Escribo este post desde la incertidumbre. Dicen los que estuvieron hace mucho tiempo por acá, que todo cambió. No importa si fue lentamente o muy rápido. Pero ya no es lo mismo. Me refiero a las Islas Flotantes de los Uros ubicadas a unos 20 minutos en lancha desde Puno. Si hubiera venido aquella vez que recorría Sudamérica con mi hermano hoy podría hacer la comparación. Pero como no lo fue tendré que quedarme con lo que mis ojos vean ahora.
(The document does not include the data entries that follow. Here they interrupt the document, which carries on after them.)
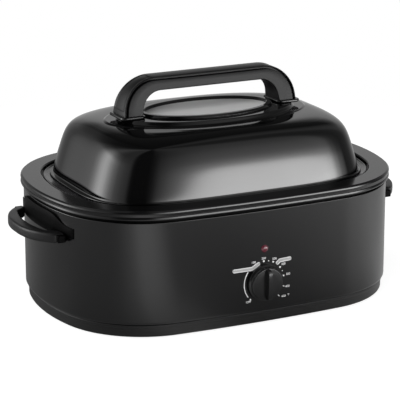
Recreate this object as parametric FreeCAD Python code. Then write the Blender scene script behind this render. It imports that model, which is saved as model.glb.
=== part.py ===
"""Electric roaster oven: an oval countertop roaster with a lift-out pan, a rack and a lift-off domed lid.

Millimetres, +Z up, +X to the right seen from the front, the control knob faces -Y.  Every piece is built
about the vertical axis of the housing; the whole part is then moved along Y so that the frame's origin lies
on the table under the middle of its bounding box.
"""
import FreeCAD, Part
import math
import os

V = FreeCAD.Vector
UP = V(0, 0, 1)
BACK = V(0, 1, 0)
RIGHT = V(1, 0, 0)

# ---- driving dimensions: top ring outline (an oval of tangent arcs) ----
RING_HALF_LENGTH = 280.0
RING_HALF_WIDTH = 196.5
RING_SIDE_RADIUS = 2025.0
RING_END_RADIUS = 330.0
RING_CORNER_RADIUS = 148.0

# ---- heights ----
FOOT_PROUD = 2.0
BASE_HEIGHT = 18.9
SHELL_HEIGHT = 153.6
RIM_GAP = 3.6
RING_DEPTH = 15.2

# ---- insets of the other housing outlines from the ring's outline ----
SHELL_INSET = 4.5
BASE_INSET = 9.0
RING_TOP_WIDTH = 31.0

# ---- sheet and moulding thicknesses ----
SHELL_WALL = 1.0
SHELL_FOOT_EDGE = 5.0
SHELL_TOP_EDGE = 2.0
RING_WALL = 1.5
RING_FOOT_EDGE = 3.2
RING_TOP_EDGE = 2.6
RING_INNER_EDGE = 2.0
BASE_WALL = 2.0
BASE_FOOT_EDGE = 4.0
BASE_TOP_EDGE = 1.2
BASE_FLOOR_BORDER = 30.0
WELL_WALL = 1.0
SHIELD_WALL = 0.8
PAN_WALL = 1.2
LID_WALL = 1.2

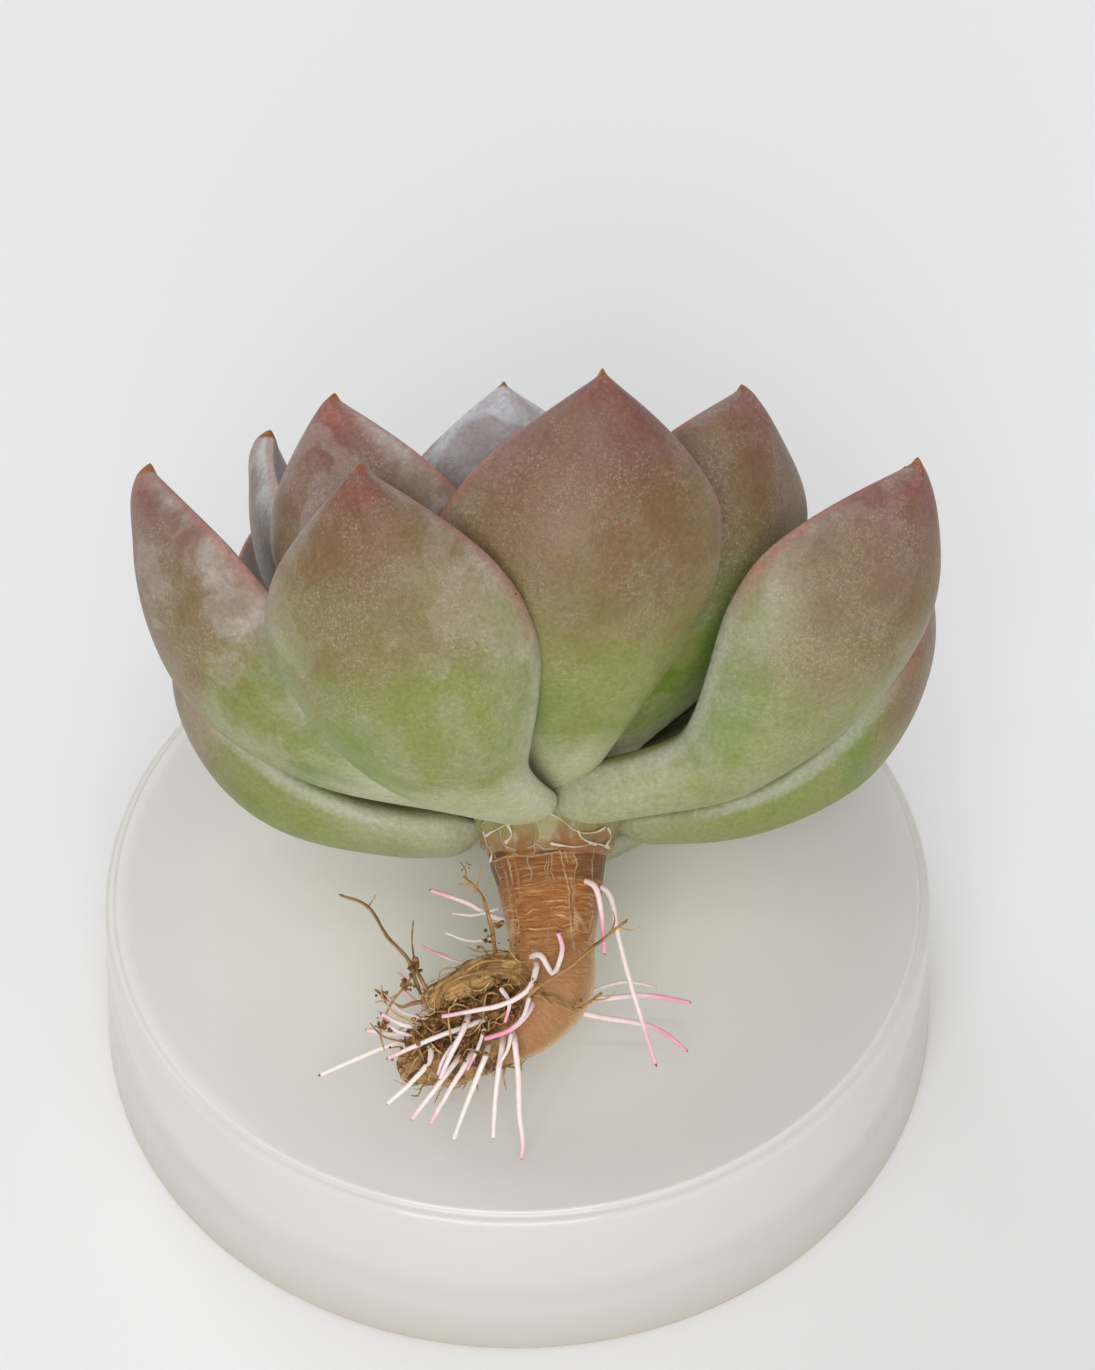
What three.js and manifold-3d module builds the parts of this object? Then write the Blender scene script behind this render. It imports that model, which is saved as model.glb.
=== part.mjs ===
// A bare-root rosette succulent lying on an upturned translucent tub.
// Millimetres and degrees. +Z is up, the tub stands on its rim at z = 0, and -Y is the front.
import * as THREE from "three";
import { mergeVertices } from "three/addons/utils/BufferGeometryUtils.js";
import Module from "manifold-3d";

const wasm = await Module();
wasm.setup();

// ---------------------------------------------------------------- driving dimensions

const GAP = 0.3; // clear space kept between pieces that touch or rest on each other
const GOLDEN_ANGLE = 137.5; // turn from one leaf to the next up the stem

const TUB = {
  topRadius: 40,
  footRadius: 41.3,
  height: 19.2,
  wall: 1.6,
  roof: 1.8,
  edgeRound: 1.7, // rounding of the closed end's outer edge
  beadHeight: 9, // middle of the bead inside the wall, above the foot
  beadDepth: 1.0,
  beadSpan: 3.2,
  footThickness: 2.4, // the rim is thicker than the wall
  footSpan: 2.6,
  sides: 64,
};

const PLANT = {
  leanBack: 55, // from upright, away from the front
  roll: 0, // sideways lean
  collarX: 2.9, // the top of the bark, seen from the middle of the tub
  collarY: -12.3,
};

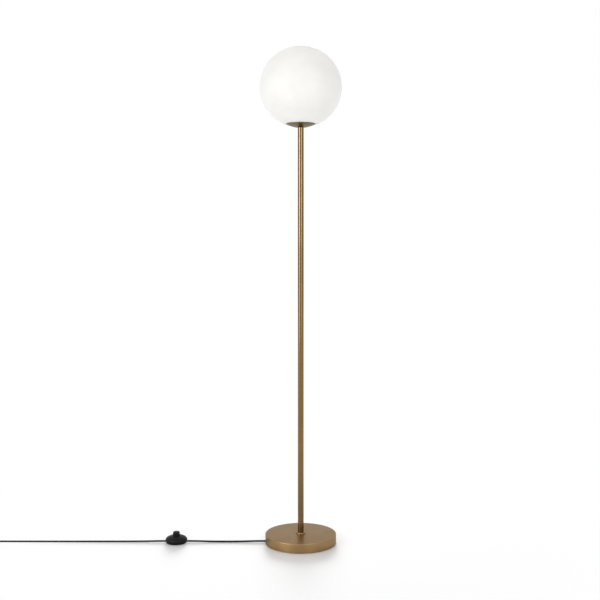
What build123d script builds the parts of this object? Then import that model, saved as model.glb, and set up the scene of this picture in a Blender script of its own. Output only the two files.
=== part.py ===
from build123d import *
from math import acos, asin, atan, cos, degrees, dist, pi, radians, sin, sqrt, tan
import os

os.makedirs("parts", exist_ok=True)

# A floor lamp: a glass globe on a brass cup, a slim pole, a heavy round base and a cord with a foot switch.
# The origin is on the floor under the middle of the base. +Z is up, the lamp is seen along +Y,
# and the cord leaves the base at -X. Every size is in millimetres.

# ---------------------------------------------------------------- driving sizes

# Fits and gaps.
push_fit = 0.05  # radial room of a pushed-in or screwed-in piece
seat_gap = 0.3  # room between pieces that lie near each other
run_gap = 0.3  # radial room round a piece that moves
floor_gap = 0.2  # height of the loose cord's underside

# Base.
base_r = 107.5
base_h = 28.0
cover_wall = 1.2
cover_lift = 0.8
cover_edge_r = 1.6
weight_gap = 0.4
weight_edge = 1.0
pad_t = 1.5
pad_inset = 3.5
recess_r = 24.0
roof_t = 3.8

# Threaded tube and its hardware.
stud_r = 5.0
stud_bore_r = 3.5
stud_in = 16.0
washer_r = 15.0
washer_t = 1.5
lock_r = 9.0
lock_t = 1.2
lock_slit = 1.5
nut_across = 14.0
nut_t = 4.0

# Pole and foot ring.
pole_r = 9.0
pole_wall = 1.2
pole_len = 1234.4
insert_len = 22.0
collar_r = 14.3
collar_h = 3.6
collar_round = 1.6

# Cup under the globe.
dish_r = 44.6
dish_wall = 1.2
dish_flat_r = 10.2
dish_rise = 10.4
dish_bow = 0.5
lip_h = 1.3
lip_w = 3.6
seat_t = 0.8
seat_inset = 0.3

# Spring that grips the globe.
arm_count = 3
arm_t = 0.8
arm_w = 10.0
arm_foot_r = 33.0
arm_lean = 3.5
arm_top = 13.0
arm_bend_r = 2.0
arm_first_angle = 90.0
dish_washer_r = 7.4
dish_washer_t = 1.0
dish_nut_t = 3.5

# Lamp holder.
nipple_in_holder = 8.0
neck_r = 8.0
neck_h = 6.0
holder_r = 19.0
holder_cap_h = 16.0
holder_wall = 2.2
holder_ledge = 1.2
holder_body_h = 36.0
block_t = 7.0
sleeve_bore_r = 13.45
sleeve_wall = 0.6
sleeve_h = 22.0
sleeve_flange_w = 1.4
contact_r = 4.5
contact_t = 0.8
contact_rise = 1.6
terminal_x = 9.5
terminal_screw_r = 2.0
terminal_shank_r = 1.2
terminal_head_t = 1.6

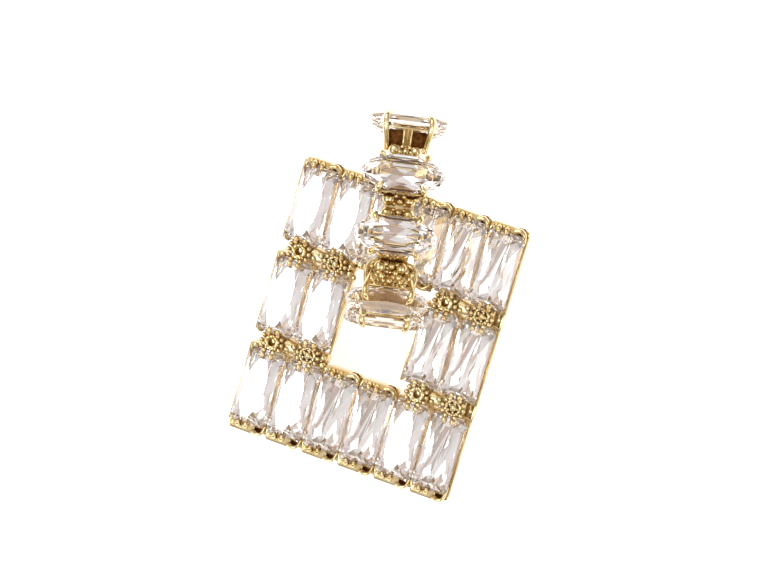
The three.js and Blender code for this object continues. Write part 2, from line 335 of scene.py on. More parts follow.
def ball(bm, centre, radius, flat=1.0):
    """Small bead, whose height is flattened by a factor."""
    place = Matrix.Translation(centre) @ Matrix.Diagonal((1, 1, flat, 1))
    bmesh.ops.create_icosphere(bm, subdivisions=3, radius=radius, matrix=place)


def around(count, radius, height):
    """Places evenly round a circle."""
    turns = [Matrix.Rotation(2 * math.pi * i / count, 3, "Z") for i in range(count)]
    return [turn @ Vector((radius, 0, height)) for turn in turns]


def rounded_frame(bm, width, length, low, high, wall, corner, soft):
    """Rectangular tube with rounded corners and soft rims."""
    before = set(bm.verts)
    place = Matrix.Translation((0, 0, (low + high) / 2)) @ Matrix.Diagonal((width, length, high - low, 1))
    cube = bmesh.ops.create_cube(bm, size=1, matrix=place)["verts"]
    soften(bm, [edge for edge in edges_at(cube) if rise(edge) > LEVEL], corner, segments=4)
    faces = {f for v in bm.verts if v not in before for f in v.link_faces}
    lids = [f for f in faces if abs(f.normal.z) > 0.9]
    for lid in lids:
        bmesh.ops.inset_individual(bm, faces=[lid], thickness=wall, depth=0, use_even_offset=True)
    # Each lid is now the smaller face inside its rim, where the tube opens
    loops = [edge for lid in lids for edge in lid.edges]
    bmesh.ops.delete(bm, geom=lids, context="FACES_ONLY")
    bmesh.ops.bridge_loops(bm, edges=loops)
    mine = edges_at(v for v in bm.verts if v not in before)
    soften(bm, [edge for edge in mine if rise(edge) < LEVEL and edge.calc_face_angle(0) > SHARP], soft)


# Materials


def add_node(tree, kind, settings=None, links=None):
    """Adds a shader node, sets its properties and sockets, and links its inputs."""
    node = tree.nodes.new(kind)
    for name, value in (settings or {}).items():
        if name in node.inputs:
            node.inputs[name].default_value = value
        else:
            setattr(node, name, value)
    for name, source in (links or {}).items():
        tree.links.new(source, node.inputs[name])
    return node


def set_stops(ramp, stops):
    """Gives a colour ramp its stops: positions and linear colours."""
    while len(ramp.elements) < len(stops):
        ramp.elements.new(1.0)
    for element, (position, shade) in zip(ramp.elements, stops):
        element.position = position
        element.color = shade


def new_material(name):
    """An empty material and its node tree."""
    material = bpy.data.materials.new(name)
    material.use_nodes = True
    tree = material.node_tree
    tree.nodes.clear()
    return material, tree


def gold_plate(name, colours, film_share):
    """Pale gold plated on polished brass: bright, with a fine tumbled grain, slightly uneven colour and
    painted shade in its hollows.
    """
    material, tree = new_material(name)
    where = add_node(tree, "ShaderNodeTexCoord").outputs["Object"]
    # Plating pools over about 2 mm
    pools = add_node(
        tree, "ShaderNodeTexNoise", {"Scale": 1 / (2.0 * MM), "Detail": 2.0}, {"Vector": where}
    )
    # Tumbling leaves a grain of about 0.06 mm, drawn at 0.35 mm so that it shows
    grain = add_node(
        tree, "ShaderNodeTexNoise", {"Scale": 1 / (0.35 * MM), "Detail": 3.0}, {"Vector": where}
    )
    tone = add_node(tree, "ShaderNodeValToRGB", links={"Fac": pools.outputs["Fac"]})
    set_stops(tone.color_ramp, ((0.35, colours.worn_gold), (0.65, colours.gold)))
    polish = add_node(
        tree,
        "ShaderNodeMapRange",
        {"From Min": 0.3, "From Max": 0.7, "To Min": 0.14, "To Max": 0.26},
        {"Value": grain.outputs["Fac"]},
    )
    bump = add_node(
        tree, "ShaderNodeBump", {"Strength": 0.12, "Distance": 0.02 * MM}, {"Height": grain.outputs["Fac"]}
    )
    # Painted shade: the colour darkens in hollows narrower than about 0.6 mm
    hollow = add_node(tree, "ShaderNodeAmbientOcclusion", {"Distance": 0.6 * MM, "samples": 6})
    painted_shade = add_node(
        tree,
        "ShaderNodeMapRange",
        {"From Min": 0.3, "From Max": 0.75, "To Min": film_share, "To Max": 0.0},
        {"Value": hollow.outputs["AO"]},
    )
    shaded_tone = add_node(tree, "ShaderNodeMix", {"data_type": "RGBA"})
    tree.links.new(painted_shade.outputs["Result"], shaded_tone.inputs["Factor"])
    tree.links.new(tone.outputs["Color"], shaded_tone.inputs[6])
    shaded_tone.inputs[7].default_value = colours.hollow_shade
    shader = add_node(
        tree,
        "ShaderNodeBsdfPrincipled",
        {"Metallic": 1.0},
        {
            "Base Color": shaded_tone.outputs[2],
            "Roughness": polish.outputs["Result"],
            "Normal": bump.outputs["Normal"],
        },
    )
    add_node(tree, "ShaderNodeOutputMaterial", links={"Surface": shader.outputs["BSDF"]})
    return material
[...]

En realidad Uros no es una sola isla sino que son un grupo de 85 donde cada familia se ocupa de mantener la suya.
Me sorprendo cuando Miguel, el guía del grupo nos dice que esos juncos que abundan en el Lago Titicaca se llaman totora y son lo mismos que hay en Egipto, salvo que allá se denominan papiro. Si bien visitaremos otra isla importante llamada Taquile en este post me interesa compartir más la experiencia cuando visitamos la isla flotante.
Muchos años atrás cuando el turismo no estaba tan difundido por esta zona de Perú los Uros acostumbraban a vivir lejos de la costa. Y es acá donde todo empezó a cambiar. Algunos dicen que para bien y otros para mal. Lo que todavía no me queda claro que significa progreso para una comunidad y si eso le quita autenticidad. El ejemplo más claro está en los 6 paneles solares que veo en una isla tan pequeña que en menos de dos minutos ya se puede recorrer. Entonces me acuerdo de los nómadas mongoles o kirguís que vi en Asia en 2015 donde también tenían paneles solares y celular en mano.
Después haber sido recibidos por la comunidad (un grupo de unas 8 personas), Félix nos invita a pasar a su casa. De la mano le acompaña su hija que ya aprendió a dar sus primeros pasos en esta tierra flotante. Su casa consiste en dos camas enfrentadas y nada más. Afuera está la cocina armada con leños. Entonces se me viene a la mente las palabras de aquel viajero que dijo: tienen menos porque tener más sería hundirse. ¿Será así?
Cada paso que doy es como si caminara en una cama gigante de agua. A mí lado hay una anciana de unos 80 años. Teje ausente a todo visitante y sus manos arrugadas no se despegan un segundo de sus agujas. Más tarde el guía nos propone hacer un viaje en sus famosas barcas de totora. El viaje es corto y cuesta unos 10 soles (menos de 3 dólares). Todos aceptamos subirnos y somos consientes que es una de las maneras de ayudarlos.
Cuando volví al hostel y me puse a descargar las fotos no podía dejar de pensar en ellos y me hice un par de preguntas. ¿Cuántas veces el turismo puede perjudicar a una comunidad? ¿Acaso no es una necesidad mutua? Nosotros la de ir allá para conocer como viven y la de ellos recibir algo a cambio. ¿Cómo sería ver una comunidad de Uros auténtica? Realmente no lo se. Y volví a acordarme de Mongolia, de su desierto inmenso y de sus yurtas esparcidas como puntos infinitos en la arena. En ese caso me negué a pagar un tour de varios días y viajé por cuenta propia atravesando Gobi mientras hacía dedo. No fue un viaje fácil y en algunos casos esperé más de 25 horas en medio de la nada por un camión que me levantara. Pero aquí, en el Lago Titicaca esa opción no estaba y por más que no hubiera contratado un tour, los pescadores del muelle cobran por llevarte hasta algunas de sus islas flotantes.
Cerré la compu y vi las fotos por última vez. Sus vestidos coloridos sobresalían entre esos juncos monocromáticos. Antes de irme a dormir me hice otra pregunta. Si a todos los que vivimos en una ciudad nos gusta progresar y vivir mejor… ¿Por qué ellos no pueden hacerlo?